À M. LECOURT, AVOCAT, À MARSEILLE.


Paris, jeudi 3 avril 1851.

Mon cher Lecourt,

Allez trouver M. Morel et dites-lui de ma part que nous venons de répéter pour la première fois son ouverture et que tous nous la trouvons admirable. Elle sera exécutée à notre concert[1] du 29 de ce mois. Nous l’avons dite trois fois ce matin ; l’orchestre était à peu près complet, et déjà elle marche assez bien. Nous aurons encore quatre répétitions.

Je jure que c’est un meurtre de voir éloigné du centre musical un artiste de la valeur de Morel. Son ouverture le prouverait seule. Il y a là une habileté harmonique, une science d’instrumentation et de modulations, un sentiment du rhythme et une distinction mélodique qui, selon moi, sont du premier ordre.
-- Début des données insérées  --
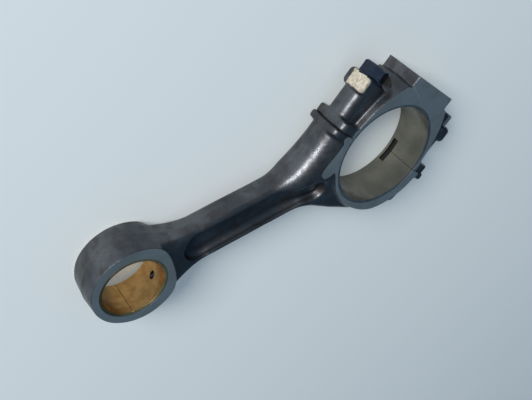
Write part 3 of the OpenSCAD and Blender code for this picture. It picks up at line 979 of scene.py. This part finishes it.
fitted(rod_forging(), "rod", "forged_steel", ["rod_forging"], forged_scale(), *worked)
fitted(pin_bush(), "rod", "bronze", ["small_end_bush"], bush_bronze(), shell[1], recess)
for name, direction, body, node in (
    ("rod_bearing_shell_half", -1, "rod", "rod_bearing_shell"),
    ("cap_bearing_shell_half", 1, "cap", "cap_bearing_shell"),
):
    fitted(bearing_shell(name, direction), body, "bearing_lining", [node], *shell)
fitted(bearing_cap(), "cap", "forged_steel", ["bearing_cap"], forged_scale_with_paint(), *worked)
for name, side, body, node in (
    ("shank_side_bolt", 1, "bolt_shank_side", "cap_bolt_shank_side"),
    ("free_side_bolt", -1, "bolt_free_side", "cap_bolt_free_side"),
):
    fitted(cap_bolt(name, side), body, "bolt_steel", [node], *bolt)

# ---- Studio ----

FLOOR_HALF = 3000.0


def stand(rows, place):
    """Where something stands: its right, up and back directions and its place in millimetres."""
    turn = Matrix([list(row) for row in np.array(rows, float).T]).to_4x4()
    return Matrix.Translation([c * MM for c in place]) @ turn


def facing(place, target):
    """Directions for a lamp at a place that looks at a target."""
    back = np.array(place, float) - target
    back /= np.linalg.norm(back)
    right = np.cross(UP, back)
    right /= np.linalg.norm(right)
    return stand([right, np.cross(back, right), back], place)


def softbox(name, place, target, width, height, power):
    """A rectangular lamp, with its sizes in millimetres and its power in watts."""
    lamp = bpy.data.lights.new(name, "AREA")
    lamp.shape = "RECTANGLE"
    lamp.size, lamp.size_y = width * MM, height * MM
    lamp.energy = power
    holder = bpy.data.objects.new(name, lamp)
    holder.matrix_world = facing(place, np.array(target))
    bpy.context.scene.collection.objects.link(holder)


corners = [(x * FLOOR_HALF, y * FLOOR_HALF, -END_HALF) for x, y in ((-1, -1), (1, -1), (1, 1), (-1, 1))]
floor = solid("studio_floor", corners, [(0, 1, 2, 3)])
floor.data.materials.clear()
floor.data.materials.append(studio_floor())

middle = (CENTRES / 2, 0, 0)
softbox("key_softbox", (1708, -2340, 1368), middle, width=1260, height=1080, power=97)
softbox("overhead_softbox", (400, -300, 2000), middle, width=1600, height=1600, power=1)

AIR_COLOUR = (0.32, 0.64, 1.0, 1)
AIR_STRENGTH = 0.195
world = bpy.data.worlds.new("studio_air")
world.use_nodes = True
world.node_tree.nodes["Background"].inputs["Color"].default_value = AIR_COLOUR
world.node_tree.nodes["Background"].inputs["Strength"].default_value = AIR_STRENGTH
bpy.context.scene.world = world

CAMERA_LENS = 52.67
CAMERA_PLACE = (296.5, -450.5, 377.5)
CAMERA_RIGHT = (-0.8398, 0.0913, 0.5352)
CAMERA_DOWN = (0.4461, 0.6781, 0.5842)
camera = bpy.data.objects.new("camera", bpy.data.cameras.new("camera"))
camera.data.lens = CAMERA_LENS
right, down = np.array(CAMERA_RIGHT), np.array(CAMERA_DOWN)
camera.matrix_world = stand([right, -down, -np.cross(right, down)], CAMERA_PLACE)
bpy.context.scene.collection.objects.link(camera)
bpy.context.scene.camera = camera

bpy.context.scene.view_settings.view_transform = "Standard"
Et je puis vous dire, à vous Lecourt, que mon amitié pour l’auteur ne m’influence pas le moins du monde en sa faveur. Ce serait de Carafa ou d’Adam que je dirais la même chose. Seulement je serais mille fois plus surpris. Je ne retrouve pas la dernière lettre de Morel, et j’ai encore oublié son adresse, voilà pourquoi je ne lui écris pas directement.

Adieu ; je vais changer de tout (il s’agit de vêtements, et non de sentiments) ; cette sacrée ouverture m’a fait suer à torrents et je suis tout trempé.

P.-S. — Dites-lui que Louis est arrivé bien fort, bien portant, bien épris de sa carrière ; qu’il repart pour les Antilles dans quinze jours, et qu’il serre la main de son ami Morel.

  1. De la Société philharmonique de Paris, rue de la Chaussée-d’Antin. (V. la Notice.)